## [DIRECTIONS]
What follows is a listing. Return every line of it exactly.

<<<<

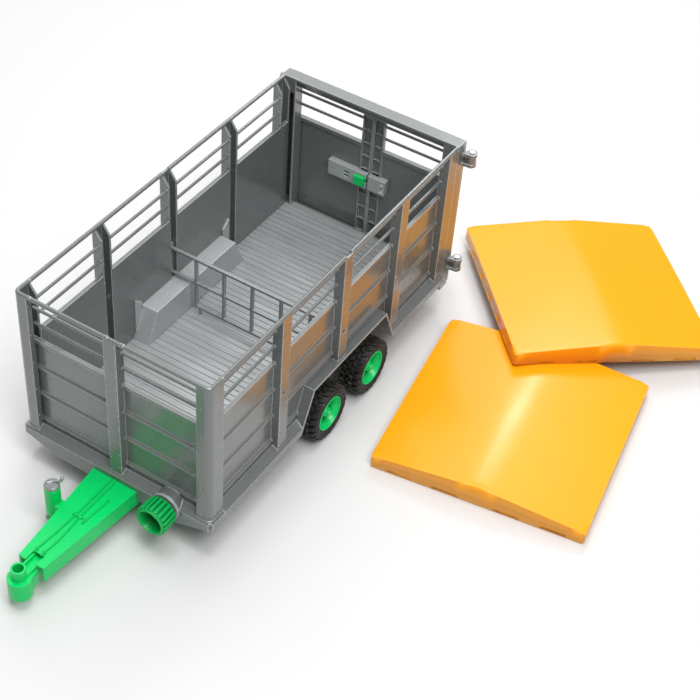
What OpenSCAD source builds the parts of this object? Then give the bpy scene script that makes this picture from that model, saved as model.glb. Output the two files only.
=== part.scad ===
// Toy livestock trailer: an open slatted body with two rear doors, a lift-out
// dividing gate, a tandem axle that lowers, a drawbar with a jockey leg, and a
// roof in two lift-off halves that lie beside it.
// Millimetres. +X points forward, +Y to the trailer's left, +Z up.
// The modules are drawn with x = 0 at the front posts' outer face and z = 0 at
// the ground, and from_hitch() moves the whole model so that the middle of the
// hitch eye's bore is the origin.

/* [Body] */
// Length over the front and rear posts
body_l = 352; // [330:1:420]
// Width over the side posts
body_w = 172; // [150:1:210]
// Height from the sill's underside to the top of the rim
body_h = 144; // [130:1:180]
// Height of the sill's underside above the ground
sill_z = 30; // [28:1:34]
// Thickness of the moulded walls
wall_t = 1.6; // [1.2:0.1:2.2]
// Width of a post's outer face
post_w = 11; // [8:0.5:14]
// How far the posts stand out from the panels
post_d = 7; // [5:0.5:9]
// Width of each face of a corner post
corner_w = 16; // [13:0.5:20]
// Radius of the body's rounded upright corners
corner_r = 5; // [3:0.5:8]
// How far a post's inner top is cut down on a slant below the rim
top_slant = 11; // [4:1:14]
// Height of the small latch notches in two posts above the ground
notch_z = 96; // [80:1:110]
// Distance between the side posts' centres
post_pitch = 82.5; // [74:0.5:90]

/* [Panels] */
// Height of the panels' top edge above the sill's underside
panel_h = 99; // [90:1:110]
// Height of the ledge along the panels' top edge
ledge_h = 3.5; // [2:0.5:5]
// Diameter of the round bars between the panels and the rim
bar_d = 2.6; // [1.6:0.1:3.4]
// Number of round bars in each bay
bar_count = 2; // [1:1:3]
// Diameter of the rim's bead
rim_d = 3.4; // [2.4:0.1:4.5]
// Number of ribs across each panel
rib_count = 3; // [1:1:3]
// Distance between the ribs
rib_pitch = 27.5; // [20:0.5:29]
// How far a rib stands out from its panel
rib_d = 1.6; // [0.8:0.1:2.5]
// Height of the sill's outer face
sill_h = 6; // [4:0.5:8]
// How far the sill stands out beyond the posts
sill_out = 2.5; // [1:0.5:4]

/* [Floor] */
// Height of the floor's top above the ground
floor_z = 40; // [40:0.5:43]
// Thickness of the floor
floor_t = 2; // [1.5:0.1:2.5]
// Distance between the floor's cross grooves
slat_pitch = 6; // [4:0.5:12]
// Width and depth of a groove
groove_w = 0.8; // [0.5:0.1:1.2]

/* [Wheel arches] */
// Distance from the front posts' face back to the middle of the arches
arch_x = 187; // [180:1:195]
// Length of an arch along its flat top
arch_top_l = 106; // [98:1:112]
// Length of an arch along the sill's underside
arch_foot_l = 138; // [128:1:144]
// Height of an arch's top above the ground
arch_top_z = 66; // [64:1:70]
// Distance from the panel's outer face in to the wheel box's inner face
box_d = 17; // [15:0.5:20]

/* [Wheels] */
// Outer diameter of a tyre
tyre_d = 50; // [46:0.5:52]
// Width of a tyre
tyre_w = 19; // [14:0.5:20]
// Outer diameter of a wheel's rim
rim_od = 31; // [26:0.5:34]
// Distance between the two axles
axle_gap = 64; // [56:0.5:66]
// How far the tyres stand out beyond the posts
tyre_out = 6.5; // [0:0.5:12]
// Diameter of the steel axle rods
rod_d = 4; // [3:0.5:5]
// Radial clearance of every turning or sliding fit
fit_gap = 0.06; // [0.03:0.01:0.1]

/* [Lowering gear] */
// How far the body lowers over its axles
lower_travel = 9; // [6:0.5:9]
// Turn of the knob over that travel, in degrees
knob_turn = 90; // [80:5:120]
// Diameter of the knob
knob_d = 27; // [20:0.5:32]
// Length of the knob
knob_l = 17; // [12:0.5:22]
// Distance of the knob's axis to the left of the middle
knob_y = 48; // [44:1:52]
// Height of the knob's axis above the ground
knob_z = 34; // [33:0.5:35]
// Diameter of the shaft behind the knob
shaft_d = 4.4; // [3:0.2:5]

/* [Drawbar] */
// Distance from the front posts' face forward to the hitch eye's axis
hitch_reach = 110; // [95:1:140]
// Width of the drawbar at the body
draw_root_w = 41; // [36:1:48]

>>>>

## [ANSWER FOR THIS EXERCISE]
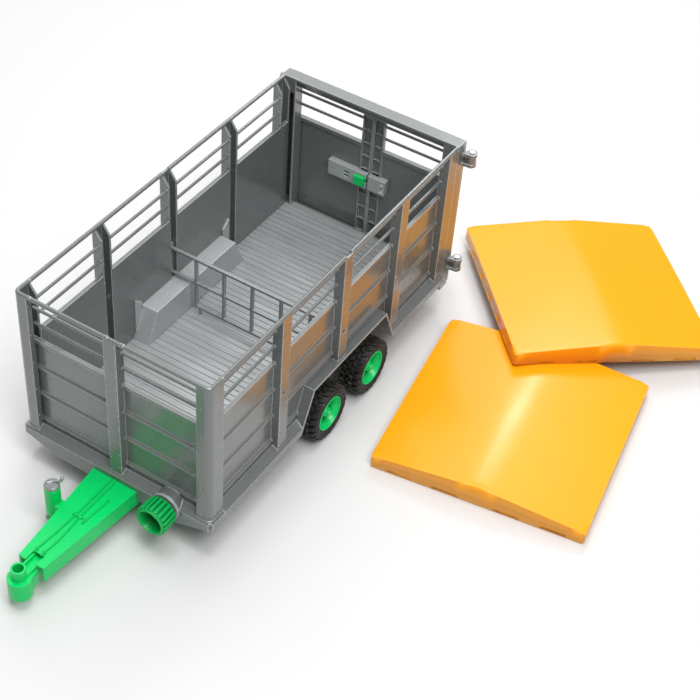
What OpenSCAD source builds the parts of this object? Then give the bpy scene script that makes this picture from that model, saved as model.glb. Output the two files only.
=== part.scad ===
// Toy livestock trailer: an open slatted body with two rear doors, a lift-out
// dividing gate, a tandem axle that lowers, a drawbar with a jockey leg, and a
// roof in two lift-off halves that lie beside it.
// Millimetres. +X points forward, +Y to the trailer's left, +Z up.
// The modules are drawn with x = 0 at the front posts' outer face and z = 0 at
// the ground, and from_hitch() moves the whole model so that the middle of the
// hitch eye's bore is the origin.

/* [Body] */
// Length over the front and rear posts
body_l = 352; // [330:1:420]
// Width over the side posts
body_w = 172; // [150:1:210]
// Height from the sill's underside to the top of the rim
body_h = 144; // [130:1:180]
// Height of the sill's underside above the ground
sill_z = 30; // [28:1:34]
// Thickness of the moulded walls
wall_t = 1.6; // [1.2:0.1:2.2]
// Width of a post's outer face
post_w = 11; // [8:0.5:14]
// How far the posts stand out from the panels
post_d = 7; // [5:0.5:9]
// Width of each face of a corner post
corner_w = 16; // [13:0.5:20]
// Radius of the body's rounded upright corners
corner_r = 5; // [3:0.5:8]
// How far a post's inner top is cut down on a slant below the rim
top_slant = 11; // [4:1:14]
// Height of the small latch notches in two posts above the ground
notch_z = 96; // [80:1:110]
// Distance between the side posts' centres
post_pitch = 82.5; // [74:0.5:90]

/* [Panels] */
// Height of the panels' top edge above the sill's underside
panel_h = 99; // [90:1:110]
// Height of the ledge along the panels' top edge
ledge_h = 3.5; // [2:0.5:5]
// Diameter of the round bars between the panels and the rim
bar_d = 2.6; // [1.6:0.1:3.4]
// Number of round bars in each bay
bar_count = 2; // [1:1:3]
// Diameter of the rim's bead
rim_d = 3.4; // [2.4:0.1:4.5]
// Number of ribs across each panel
rib_count = 3; // [1:1:3]
// Distance between the ribs
rib_pitch = 27.5; // [20:0.5:29]
// How far a rib stands out from its panel
rib_d = 1.6; // [0.8:0.1:2.5]
// Height of the sill's outer face
sill_h = 6; // [4:0.5:8]
// How far the sill stands out beyond the posts
sill_out = 2.5; // [1:0.5:4]

/* [Floor] */
// Height of the floor's top above the ground
floor_z = 40; // [40:0.5:43]
// Thickness of the floor
floor_t = 2; // [1.5:0.1:2.5]
// Distance between the floor's cross grooves
slat_pitch = 6; // [4:0.5:12]
// Width and depth of a groove
groove_w = 0.8; // [0.5:0.1:1.2]

/* [Wheel arches] */
// Distance from the front posts' face back to the middle of the arches
arch_x = 187; // [180:1:195]
// Length of an arch along its flat top
arch_top_l = 106; // [98:1:112]
// Length of an arch along the sill's underside
arch_foot_l = 138; // [128:1:144]
// Height of an arch's top above the ground
arch_top_z = 66; // [64:1:70]
// Distance from the panel's outer face in to the wheel box's inner face
box_d = 17; // [15:0.5:20]

/* [Wheels] */
// Outer diameter of a tyre
tyre_d = 50; // [46:0.5:52]
// Width of a tyre
tyre_w = 19; // [14:0.5:20]
// Outer diameter of a wheel's rim
rim_od = 31; // [26:0.5:34]
// Distance between the two axles
axle_gap = 64; // [56:0.5:66]
// How far the tyres stand out beyond the posts
tyre_out = 6.5; // [0:0.5:12]
// Diameter of the steel axle rods
rod_d = 4; // [3:0.5:5]
// Radial clearance of every turning or sliding fit
fit_gap = 0.06; // [0.03:0.01:0.1]

/* [Lowering gear] */
// How far the body lowers over its axles
lower_travel = 9; // [6:0.5:9]
// Turn of the knob over that travel, in degrees
knob_turn = 90; // [80:5:120]
// Diameter of the knob
knob_d = 27; // [20:0.5:32]
// Length of the knob
knob_l = 17; // [12:0.5:22]
// Distance of the knob's axis to the left of the middle
knob_y = 48; // [44:1:52]
// Height of the knob's axis above the ground
knob_z = 34; // [33:0.5:35]
// Diameter of the shaft behind the knob
shaft_d = 4.4; // [3:0.2:5]

/* [Drawbar] */
// Distance from the front posts' face forward to the hitch eye's axis
hitch_reach = 110; // [95:1:140]
// Width of the drawbar at the body
draw_root_w = 41; // [36:1:48]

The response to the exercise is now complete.